Ele reconhece que, potencialmente, a movimentação de capital doméstico poderia alimentar a inflação dos preços de alguns ativos - mas, nesse caso, o motor relevante não é apenas os juros baixos, mas também o grau de incerteza mais geral na economia.
Uma estudiosa de economia bancária diz que a queda dos juros não deverá levar a uma fragilidade das instituições financeiras. Ao contrário da sabedoria convencional, os bancos lucram mais quando os juros baixam, pois crescem os volumes emprestados.
A pressão competitiva das fintechs, por outro lado, tende a ser contrabalançada por duas forças. Primeiro, no Brasil o processo tem sido liderado pelo BC, ao contrário do que correu na Austrália e Reino Unido, o que significa que por aqui haverá uma calibragem mais cuidadosa entre objetivos de competição e estabilidade financeira.
Segundo: os bancos brasileiros detêm a expertise do crédito e investiram muito para medir os riscos, algo que ainda vai ser aprendido ao longo do tempo pelas fintechs. Há, ainda, uma tendência naturalmente mais conservadora das instituições privadas na tomada de riscos.

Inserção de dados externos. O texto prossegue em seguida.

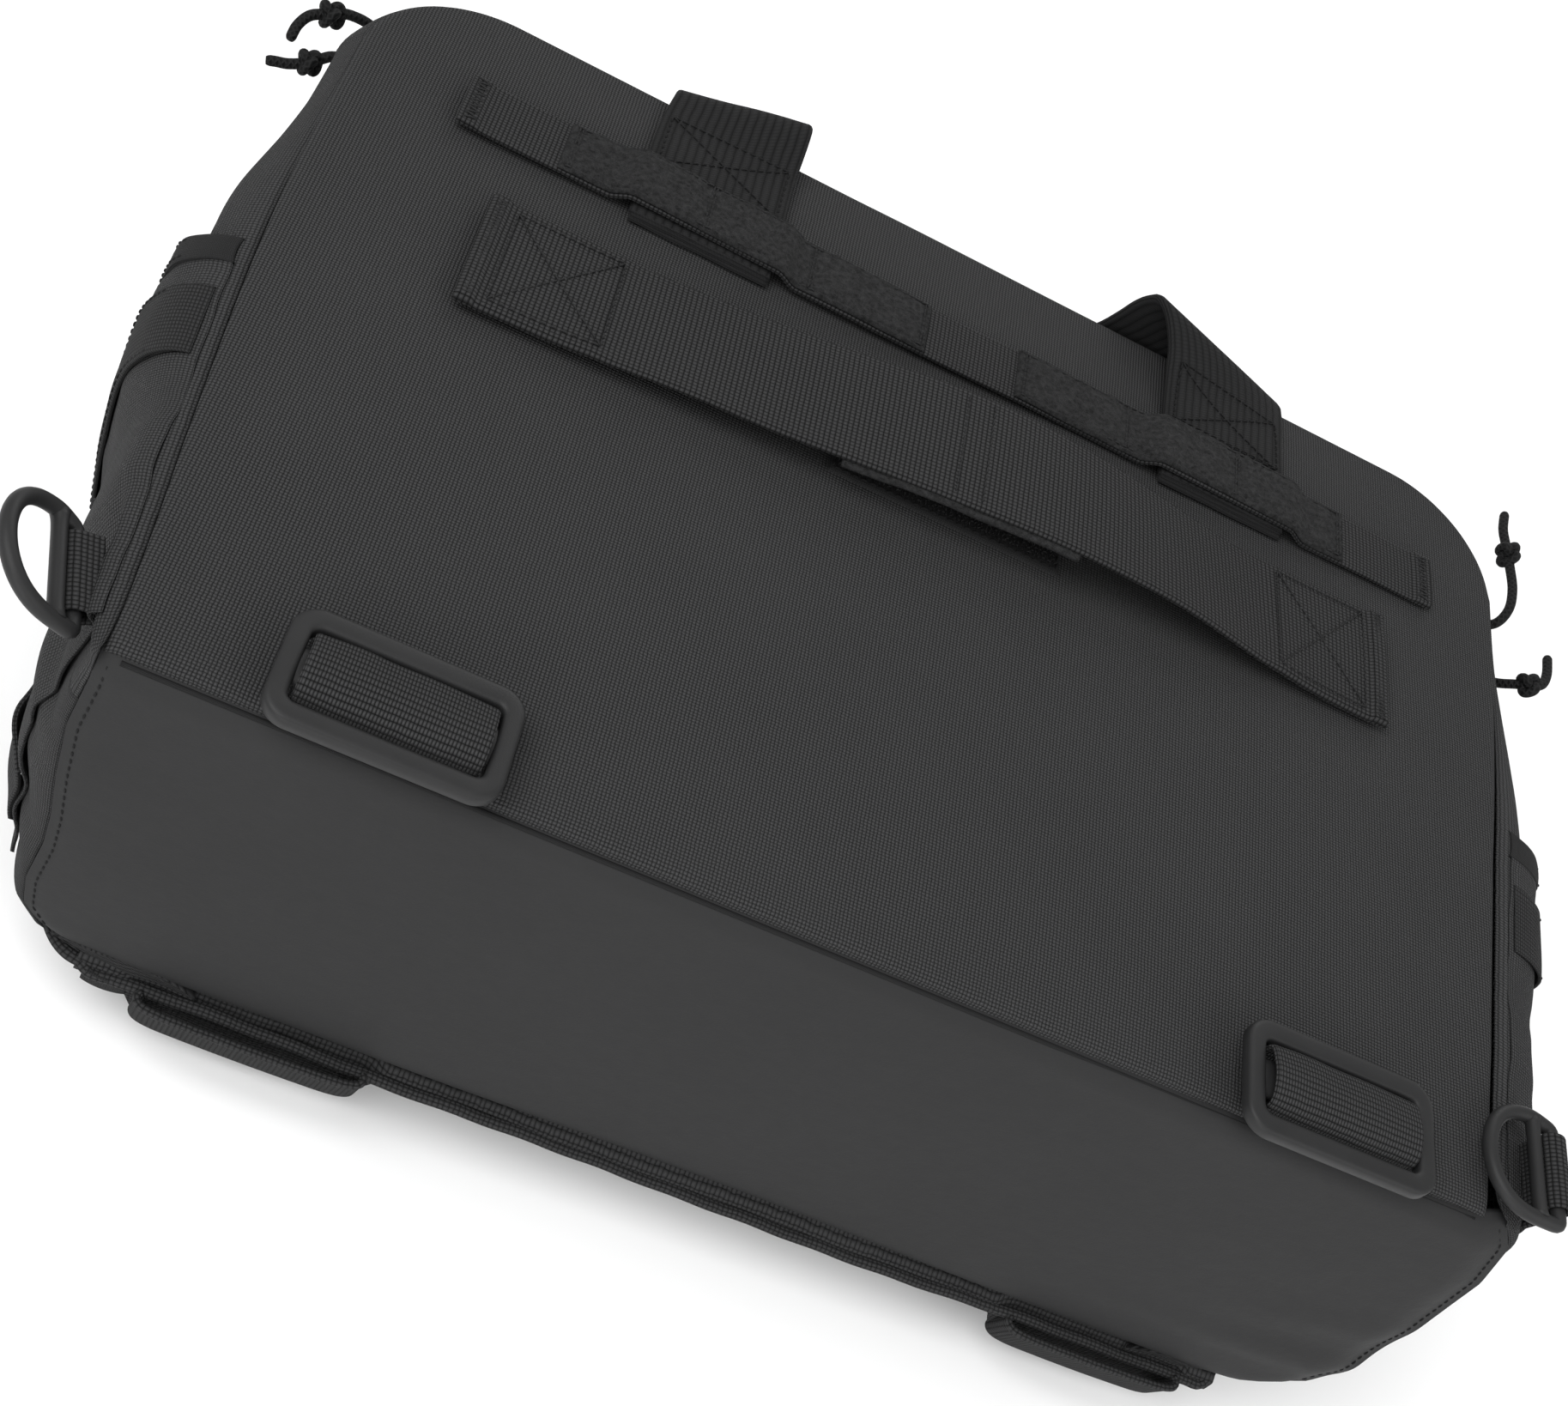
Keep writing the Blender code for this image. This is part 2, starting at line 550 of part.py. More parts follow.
def web_round_bar(name, bar, start, end, spin, turn):
    """25 mm webbing from the gusset, once round the ring's straight bar. start and end are measured from the bar."""
    r = RING_WIRE + 0.0003 + 0.0008
    line = [start]
    for k in range(9):
        a = math.radians(spin + 220 * (k / 8 - 0.5))
        line.append((r * math.cos(a), r * math.sin(a)))
    line.append(end)
    left, right = [], []
    for i, (x, z) in enumerate(line):
        a, b = line[max(0, i - 1)], line[min(len(line) - 1, i + 1)]
        tx, tz = b[0] - a[0], b[1] - a[1]
        d = math.hypot(tx, tz)
        nx, nz = -tz / d, tx / d
        left.append((x + nx * 0.0007, z + nz * 0.0007))
        right.append((x - nx * 0.0007, z - nz * 0.0007))
    c, t = Vector(bar), math.radians(turn)
    across, up = Vector((math.cos(t), math.sin(t), 0)), Vector((-math.sin(t), math.cos(t), 0))
    sheet = lambda side: [[c + across * x + up * y + Vector((0, 0, z)) for y in (-0.0120, 0.0120)] for x, z in side]
    grid_solid(name, sheet(left), sheet(right), "webbing")


web_round_bar("d_ring_web_left", RING_L, (0.0066, 0.0018), (0.0060, -0.0020), 180, RING_TURN)
web_round_bar("d_ring_web_right", RING_R, (0.0010, -0.0112), (-0.0025, -0.0110), 80, 0)

# ---- side pockets, their top bindings and webbing ------------------------------------------
def pocket_rise(y, z):
    u = smooth(0.052, 0.120, y)
    q = (z + 0.006) / -0.118
    return 0.0010 + 0.0120 * u * math.sin(math.pi * min(1.0, max(0.0, q))) ** 0.6


for side, sign in (("left", -1), ("right", 1)):
    side_patch("side_pocket_" + side, sign, 0.052, 0.1500, -0.0060, -0.1240, "woven",
               lambda y, z: pocket_rise(y, z), lambda y, z: pocket_rise(y, z) + 0.0020, ny=6, nz=10)
    side_patch("pocket_binding_" + side, sign, 0.1503, 0.1600, -0.0060, -0.1240, "binding",
               lambda y, z: pocket_rise(0.150, z), lambda y, z: pocket_rise(0.150, z) + 0.0030, ny=1, nz=10)
    side_patch("side_band_" + side, sign, 0.1110, 0.1380, -0.0060, -0.1240, "webbing",
               lambda y, z: pocket_rise(y, z) + 0.0023, lambda y, z: pocket_rise(y, z) + 0.0039, ny=2, nz=10)
    side_patch("side_lash_web_" + side, sign, 0.0120, 0.1100, -0.0820, -0.1070, "webbing",
               lambda y, z: pocket_rise(y, z) + 0.0023 + 0.004 * math.sin(math.pi * (y - 0.012) / 0.098) ** 2,
               lambda y, z: pocket_rise(y, z) + 0.0039 + 0.004 * math.sin(math.pi * (y - 0.012) / 0.098) ** 2,
               ny=8, nz=1)

# ---- zip sliders and their cord pulls -------------------------------------------------------
def slider(name, sign, angle, y, z, pivot):
    """A small domed block on the zip's teeth: on the corner's curve, or at height y on the straight side."""
    a = math.radians(angle)
    radial = Vector((sign * math.cos(a), math.sin(a), 0))
    along = Vector((-sign * math.sin(a), math.cos(a), 0))
    if y is None:
        foot = Vector((sign * CORNER_X, SIDE_TOP, z)) + radial * (CORNER_R + swell(0.28, z))
    else:
        foot = Vector((sign * (half_width(y) + swell(y, z)), y, z))
    secs = [(0.0005, 0.0060, 0.0046), (0.0022, 0.0060, 0.0046), (0.0036, 0.0045, 0.0034), (0.0046, 0.0024, 0.0014)]
    verts, faces = [], []
    shape = [(-1, -0.7), (-0.7, -1), (0.7, -0.75), (1, -0.5), (1, 0.5), (0.7, 0.75), (-0.7, 1), (-1, 0.7)]
    for h, l, w in secs:
        for u, v in shape:
            verts.append(foot + radial * h + along * (u * l) + Vector((0, 0, v * w)))
    for i in range(3):
        for k in range(8):
            j = (k + 1) % 8
            faces.append((i * 8 + k, i * 8 + j, (i + 1) * 8 + j, (i + 1) * 8 + k))
    faces.append(tuple(range(8)))
    faces.append(tuple(24 + k for k in range(8)))
    build(name, verts, faces, "slider", pivot)
    return foot + radial * (0.0046 + GAP + CORD_R)


def knot(name, centre, size, pivot):
    verts, faces = [], []
    rings, seg = 5, 8
    for i in range(1, rings):
        t = math.pi * i / rings
        for k in range(seg):
            a = 2 * math.pi * k / seg
            verts.append((centre[0] + size[0] * math.sin(t) * math.cos(a),
                          centre[1] + size[1] * math.cos(t),
                          centre[2] + size[2] * math.sin(t) * math.sin(a)))
    top = len(verts)
    verts.append((centre[0], centre[1] + size[1], centre[2]))
    verts.append((centre[0], centre[1] - size[1], centre[2]))
    for i in range(rings - 2):
        for k in range(seg):
            j = (k + 1) % seg
            faces.append((i * seg + k, i * seg + j, (i + 1) * seg + j, (i + 1) * seg + k))
    for k in range(seg):
        j = (k + 1) % seg
        faces.append((top, k, j))
        faces.append((top + 1, (rings - 2) * seg + k, (rings - 2) * seg + j))
    build(name, verts, faces, "cord", pivot)


# name, side, angle on the corner, height on the straight side, zip depth, route of the cord
# from slider to knot, knot centre and half size, route of the tail after the knot
PULLS = [
    ("right_upper", 1, 24, None, REAR_ZIP_Z,
     [(0.2265, 0.2700, -0.0240), (0.2315, 0.2640, -0.0160), (0.2350, 0.2690, -0.0110), (0.2362, 0.2790, -0.0090),
      (0.2350, 0.2900, -0.0080)], (0.2345, 0.2960, -0.0078), (0.0050, 0.0056, 0.0045),
     [(0.2335, 0.3020, -0.0076), (0.2325, 0.3080, -0.0070), (0.2330, 0.3160, -0.0060)]),
    ("right_lower", 1, 0, 0.2475, REAR_ZIP_Z,
     [(0.2300, 0.2440, -0.0260), (0.2350, 0.2395, -0.0200), (0.2385, 0.2375, -0.0155)],
     (0.2420, 0.2360, -0.0115), (0.0050, 0.0054, 0.0036),
     [(0.2476, 0.2385, -0.0110), (0.2505, 0.2450, -0.0108), (0.2515, 0.2540, -0.0106)]),
    ("left_upper", -1, 62, None, MAIN_ZIP_Z,
     [(-0.2010, 0.3000, -0.0600), (-0.2100, 0.3030, -0.0430), (-0.2200, 0.3010, -0.0300), (-0.2290, 0.2960, -0.0250)],
     (-0.2345, 0.2915, -0.0250), (0.0050, 0.0048, 0.0044),
     [(-0.2400, 0.2872, -0.0255), (-0.2425, 0.2820, -0.0275), (-0.2428, 0.2765, -0.0300)]),
    ("left_lower", -1, 30, None, MAIN_ZIP_Z,
     [(-0.2190, 0.2800, -0.0610), (-0.2235, 0.2830, -0.0450), (-0.2255, 0.2830, -0.0340), (-0.2290, 0.2800, -0.0315)],
     (-0.2345, 0.2745, -0.0335), (0.0045, 0.0046, 0.0042),
     [(-0.2400, 0.2713, -0.0350), (-0.2440, 0.2700, -0.0355), (-0.2470, 0.2690, -0.0360)]),
]
for tag, sign, angle, y, z, route, kc, ks, tail in PULLS:
    home = (sign * CORNER_X, SIDE_TOP, z) if y is None else (sign * half_width(y), y, z)
    centre = pivot_empty("slider_pivot_" + tag, home)
    eye = slider("zip_slider_" + tag, sign, angle, y, z, centre)
    swing = pivot_empty("pull_pivot_" + tag, tuple(eye), centre)
    tube("pull_cord_" + tag, catmull([tuple(eye)] + route, 4), CORD_R, 6, "cord", pivot=swing)
    knot("pull_knot_" + tag, kc, ks, swing)
    tube("pull_tail_" + tag, catmull(tail, 3), CORD_R, 6, "cord", pivot=swing)
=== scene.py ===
"""Looks for the soft tail bag: fabric shells, webbing, stitching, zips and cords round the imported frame."""
import math

import bmesh
import bpy
import numpy as np
from mathutils import Matrix, Vector


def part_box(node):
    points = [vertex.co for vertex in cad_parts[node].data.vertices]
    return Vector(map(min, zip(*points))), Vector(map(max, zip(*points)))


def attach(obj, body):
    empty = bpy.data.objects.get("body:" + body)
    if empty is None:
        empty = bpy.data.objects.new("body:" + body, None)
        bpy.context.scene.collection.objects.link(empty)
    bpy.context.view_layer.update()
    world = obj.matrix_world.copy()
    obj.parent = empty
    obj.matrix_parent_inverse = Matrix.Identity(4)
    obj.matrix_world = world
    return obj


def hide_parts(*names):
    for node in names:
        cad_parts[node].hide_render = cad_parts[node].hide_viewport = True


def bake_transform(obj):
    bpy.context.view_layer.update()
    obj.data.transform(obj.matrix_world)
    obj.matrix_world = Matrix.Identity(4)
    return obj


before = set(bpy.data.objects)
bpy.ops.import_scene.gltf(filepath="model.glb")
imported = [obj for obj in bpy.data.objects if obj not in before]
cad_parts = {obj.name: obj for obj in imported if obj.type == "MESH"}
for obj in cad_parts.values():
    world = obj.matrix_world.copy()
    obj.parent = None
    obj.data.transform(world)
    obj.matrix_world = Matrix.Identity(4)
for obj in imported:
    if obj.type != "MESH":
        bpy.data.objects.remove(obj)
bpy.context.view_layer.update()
_lo, _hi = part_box("back_panel")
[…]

Uma fonte potencial de estresse dos juros baixos é por meio da taxa de câmbio, afirma um outro economista. As taxas nas mínimas históricas provocam um fluxo de saída de capitais, levando à desvalorização cambial.
Embora esse seja um movimento absolutamente justificado pelo ambiente inflacionário doméstico, os cortes mais recentes da Selic deixam a taxa de câmbio num ponto de partida mais desfavorável no caso de um choque externo.
Nesse caso, o aperto dos juros teria que ser mais forte para manter a inflação na meta. Para esse economista, a execução da política monetária deveria ser mais cautelosa para gerenciar os riscos externos num ambiente internacional cheio de incerteza.